## WHAT THE TASK REQUIRES:
Report every line in the listing that contains the string "JSON".

## ITEMS:
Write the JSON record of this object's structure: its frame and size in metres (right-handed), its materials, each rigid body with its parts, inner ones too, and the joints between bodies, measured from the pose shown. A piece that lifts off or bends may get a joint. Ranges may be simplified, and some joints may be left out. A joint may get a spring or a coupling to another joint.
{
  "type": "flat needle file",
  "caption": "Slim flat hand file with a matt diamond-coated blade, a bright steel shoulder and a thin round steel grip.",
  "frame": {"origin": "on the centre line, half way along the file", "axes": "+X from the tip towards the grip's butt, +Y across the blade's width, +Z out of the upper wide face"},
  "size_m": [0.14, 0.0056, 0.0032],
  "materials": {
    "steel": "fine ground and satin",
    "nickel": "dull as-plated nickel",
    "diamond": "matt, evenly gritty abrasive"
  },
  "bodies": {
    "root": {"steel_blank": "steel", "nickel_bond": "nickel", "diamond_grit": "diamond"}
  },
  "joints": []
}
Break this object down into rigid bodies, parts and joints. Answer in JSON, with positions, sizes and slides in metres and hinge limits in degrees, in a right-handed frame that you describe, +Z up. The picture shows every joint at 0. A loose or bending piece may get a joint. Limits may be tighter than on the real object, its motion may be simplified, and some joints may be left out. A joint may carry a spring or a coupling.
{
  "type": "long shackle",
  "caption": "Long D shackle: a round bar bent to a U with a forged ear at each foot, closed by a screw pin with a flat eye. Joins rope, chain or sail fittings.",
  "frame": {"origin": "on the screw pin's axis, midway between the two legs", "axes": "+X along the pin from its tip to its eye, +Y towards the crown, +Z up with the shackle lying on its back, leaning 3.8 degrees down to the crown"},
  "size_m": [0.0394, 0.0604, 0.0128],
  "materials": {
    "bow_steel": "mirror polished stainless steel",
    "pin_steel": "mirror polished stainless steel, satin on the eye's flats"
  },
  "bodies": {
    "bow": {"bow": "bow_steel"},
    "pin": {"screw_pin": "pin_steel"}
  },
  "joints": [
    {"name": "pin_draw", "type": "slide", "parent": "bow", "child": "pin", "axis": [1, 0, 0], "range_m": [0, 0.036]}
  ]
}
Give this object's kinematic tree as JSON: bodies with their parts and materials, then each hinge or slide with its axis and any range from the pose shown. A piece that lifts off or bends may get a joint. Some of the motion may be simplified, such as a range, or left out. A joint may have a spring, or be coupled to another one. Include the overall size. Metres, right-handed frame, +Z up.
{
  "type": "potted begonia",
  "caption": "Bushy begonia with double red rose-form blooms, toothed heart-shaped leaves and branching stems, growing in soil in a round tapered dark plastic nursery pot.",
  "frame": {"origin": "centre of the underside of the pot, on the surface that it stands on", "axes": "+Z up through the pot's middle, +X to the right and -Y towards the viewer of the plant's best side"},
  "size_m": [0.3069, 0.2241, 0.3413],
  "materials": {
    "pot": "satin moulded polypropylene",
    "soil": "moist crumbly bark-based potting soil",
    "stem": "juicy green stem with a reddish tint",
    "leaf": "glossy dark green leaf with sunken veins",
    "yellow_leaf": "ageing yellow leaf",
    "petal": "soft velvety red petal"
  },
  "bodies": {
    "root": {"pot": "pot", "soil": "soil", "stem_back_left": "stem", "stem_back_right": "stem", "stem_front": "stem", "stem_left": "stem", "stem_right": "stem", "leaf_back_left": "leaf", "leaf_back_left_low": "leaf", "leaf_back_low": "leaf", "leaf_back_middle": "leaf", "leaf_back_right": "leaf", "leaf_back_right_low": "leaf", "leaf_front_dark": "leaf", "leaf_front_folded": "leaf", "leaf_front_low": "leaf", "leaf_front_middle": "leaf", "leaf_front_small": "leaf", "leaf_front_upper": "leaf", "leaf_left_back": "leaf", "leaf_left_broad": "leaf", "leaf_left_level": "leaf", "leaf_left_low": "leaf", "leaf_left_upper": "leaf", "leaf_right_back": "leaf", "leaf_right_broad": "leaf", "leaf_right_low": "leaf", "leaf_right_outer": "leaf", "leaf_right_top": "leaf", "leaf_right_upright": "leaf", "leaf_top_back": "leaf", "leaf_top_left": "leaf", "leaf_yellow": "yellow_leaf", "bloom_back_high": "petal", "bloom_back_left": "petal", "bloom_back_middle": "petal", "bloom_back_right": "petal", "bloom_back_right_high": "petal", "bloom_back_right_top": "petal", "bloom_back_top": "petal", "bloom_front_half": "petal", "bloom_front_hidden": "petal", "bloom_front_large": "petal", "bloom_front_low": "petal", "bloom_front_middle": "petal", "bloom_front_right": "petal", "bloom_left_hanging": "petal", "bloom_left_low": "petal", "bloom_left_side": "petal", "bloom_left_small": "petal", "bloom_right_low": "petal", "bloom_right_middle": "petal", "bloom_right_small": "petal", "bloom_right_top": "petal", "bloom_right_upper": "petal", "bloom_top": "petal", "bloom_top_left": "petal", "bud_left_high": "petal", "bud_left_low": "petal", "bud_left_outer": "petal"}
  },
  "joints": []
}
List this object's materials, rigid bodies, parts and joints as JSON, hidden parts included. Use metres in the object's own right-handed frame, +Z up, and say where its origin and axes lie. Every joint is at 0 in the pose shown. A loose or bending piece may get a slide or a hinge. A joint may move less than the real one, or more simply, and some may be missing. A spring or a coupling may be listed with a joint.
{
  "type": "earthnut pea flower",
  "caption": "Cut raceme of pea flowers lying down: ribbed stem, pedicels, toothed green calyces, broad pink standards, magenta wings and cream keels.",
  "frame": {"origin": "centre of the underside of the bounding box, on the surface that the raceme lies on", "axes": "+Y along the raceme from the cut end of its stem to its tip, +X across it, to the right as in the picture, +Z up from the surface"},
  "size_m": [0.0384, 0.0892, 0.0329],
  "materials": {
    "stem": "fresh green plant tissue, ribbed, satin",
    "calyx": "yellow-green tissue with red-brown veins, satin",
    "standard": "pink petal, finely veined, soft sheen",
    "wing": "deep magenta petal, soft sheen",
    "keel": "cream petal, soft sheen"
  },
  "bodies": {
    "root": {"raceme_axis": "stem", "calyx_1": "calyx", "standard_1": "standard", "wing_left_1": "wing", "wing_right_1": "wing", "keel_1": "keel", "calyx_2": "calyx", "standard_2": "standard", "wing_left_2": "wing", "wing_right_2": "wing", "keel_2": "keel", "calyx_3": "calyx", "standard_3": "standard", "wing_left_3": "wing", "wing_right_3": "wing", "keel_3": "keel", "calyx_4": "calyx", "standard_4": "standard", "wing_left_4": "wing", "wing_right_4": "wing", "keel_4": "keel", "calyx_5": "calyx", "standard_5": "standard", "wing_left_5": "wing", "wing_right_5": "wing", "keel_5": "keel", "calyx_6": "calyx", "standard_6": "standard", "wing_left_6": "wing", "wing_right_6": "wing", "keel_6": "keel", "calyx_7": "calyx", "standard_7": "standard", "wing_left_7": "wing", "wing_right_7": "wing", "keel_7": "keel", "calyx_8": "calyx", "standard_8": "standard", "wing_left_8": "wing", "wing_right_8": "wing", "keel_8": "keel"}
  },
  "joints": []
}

==

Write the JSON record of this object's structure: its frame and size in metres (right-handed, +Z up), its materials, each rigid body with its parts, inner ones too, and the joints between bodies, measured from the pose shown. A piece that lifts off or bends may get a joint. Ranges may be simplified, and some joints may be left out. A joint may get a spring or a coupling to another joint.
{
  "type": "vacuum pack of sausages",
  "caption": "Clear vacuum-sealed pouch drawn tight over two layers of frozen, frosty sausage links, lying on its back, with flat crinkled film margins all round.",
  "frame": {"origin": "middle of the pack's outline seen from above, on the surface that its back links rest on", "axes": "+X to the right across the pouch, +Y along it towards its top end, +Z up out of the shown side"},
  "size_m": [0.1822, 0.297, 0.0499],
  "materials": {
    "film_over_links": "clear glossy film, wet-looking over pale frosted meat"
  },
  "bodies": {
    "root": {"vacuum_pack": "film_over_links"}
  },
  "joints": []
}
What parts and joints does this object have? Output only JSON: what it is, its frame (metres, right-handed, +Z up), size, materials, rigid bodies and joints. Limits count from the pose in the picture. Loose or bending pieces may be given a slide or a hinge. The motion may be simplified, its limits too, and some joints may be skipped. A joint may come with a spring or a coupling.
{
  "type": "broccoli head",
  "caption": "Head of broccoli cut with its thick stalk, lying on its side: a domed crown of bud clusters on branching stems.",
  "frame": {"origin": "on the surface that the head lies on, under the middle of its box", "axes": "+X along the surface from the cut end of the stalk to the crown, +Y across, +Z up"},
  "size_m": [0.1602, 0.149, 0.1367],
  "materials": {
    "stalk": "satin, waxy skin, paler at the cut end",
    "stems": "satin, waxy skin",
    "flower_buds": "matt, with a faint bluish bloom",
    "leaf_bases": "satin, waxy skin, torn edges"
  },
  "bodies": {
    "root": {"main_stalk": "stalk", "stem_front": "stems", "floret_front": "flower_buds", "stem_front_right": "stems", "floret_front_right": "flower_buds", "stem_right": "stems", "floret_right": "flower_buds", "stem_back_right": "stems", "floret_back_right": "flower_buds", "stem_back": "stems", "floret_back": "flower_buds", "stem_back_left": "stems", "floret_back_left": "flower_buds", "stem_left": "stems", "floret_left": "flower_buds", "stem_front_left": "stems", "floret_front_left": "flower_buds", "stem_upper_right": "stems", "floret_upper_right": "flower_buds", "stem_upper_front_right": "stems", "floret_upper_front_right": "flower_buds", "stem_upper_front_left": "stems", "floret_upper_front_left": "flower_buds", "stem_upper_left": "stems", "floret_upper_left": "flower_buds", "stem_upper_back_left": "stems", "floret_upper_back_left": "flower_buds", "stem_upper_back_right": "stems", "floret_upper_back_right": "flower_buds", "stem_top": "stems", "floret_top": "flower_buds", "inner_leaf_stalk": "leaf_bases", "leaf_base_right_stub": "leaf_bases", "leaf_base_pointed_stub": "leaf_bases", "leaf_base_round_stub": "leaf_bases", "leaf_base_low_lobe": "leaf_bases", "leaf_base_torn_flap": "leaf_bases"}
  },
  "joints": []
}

## WRITTEN ANSWER:
Write the JSON record of this object's structure: its frame and size in metres (right-handed), its materials, each rigid body with its parts, inner ones too, and the joints between bodies, measured from the pose shown. A piece that lifts off or bends may get a joint. Ranges may be simplified, and some joints may be left out. A joint may get a spring or a coupling to another joint.
Break this object down into rigid bodies, parts and joints. Answer in JSON, with positions, sizes and slides in metres and hinge limits in degrees, in a right-handed frame that you describe, +Z up. The picture shows every joint at 0. A loose or bending piece may get a joint. Limits may be tighter than on the real object, its motion may be simplified, and some joints may be left out. A joint may carry a spring or a coupling.
Give this object's kinematic tree as JSON: bodies with their parts and materials, then each hinge or slide with its axis and any range from the pose shown. A piece that lifts off or bends may get a joint. Some of the motion may be simplified, such as a range, or left out. A joint may have a spring, or be coupled to another one. Include the overall size. Metres, right-handed frame, +Z up.
List this object's materials, rigid bodies, parts and joints as JSON, hidden parts included. Use metres in the object's own right-handed frame, +Z up, and say where its origin and axes lie. Every joint is at 0 in the pose shown. A loose or bending piece may get a slide or a hinge. A joint may move less than the real one, or more simply, and some may be missing. A spring or a coupling may be listed with a joint.
Write the JSON record of this object's structure: its frame and size in metres (right-handed, +Z up), its materials, each rigid body with its parts, inner ones too, and the joints between bodies, measured from the pose shown. A piece that lifts off or bends may get a joint. Ranges may be simplified, and some joints may be left out. A joint may get a spring or a coupling to another joint.
What parts and joints does this object have? Output only JSON: what it is, its frame (metres, right-handed, +Z up), size, materials, rigid bodies and joints. Limits count from the pose in the picture. Loose or bending pieces may be given a slide or a hinge. The motion may be simplified, its limits too, and some joints may be skipped. A joint may come with a spring or a coupling.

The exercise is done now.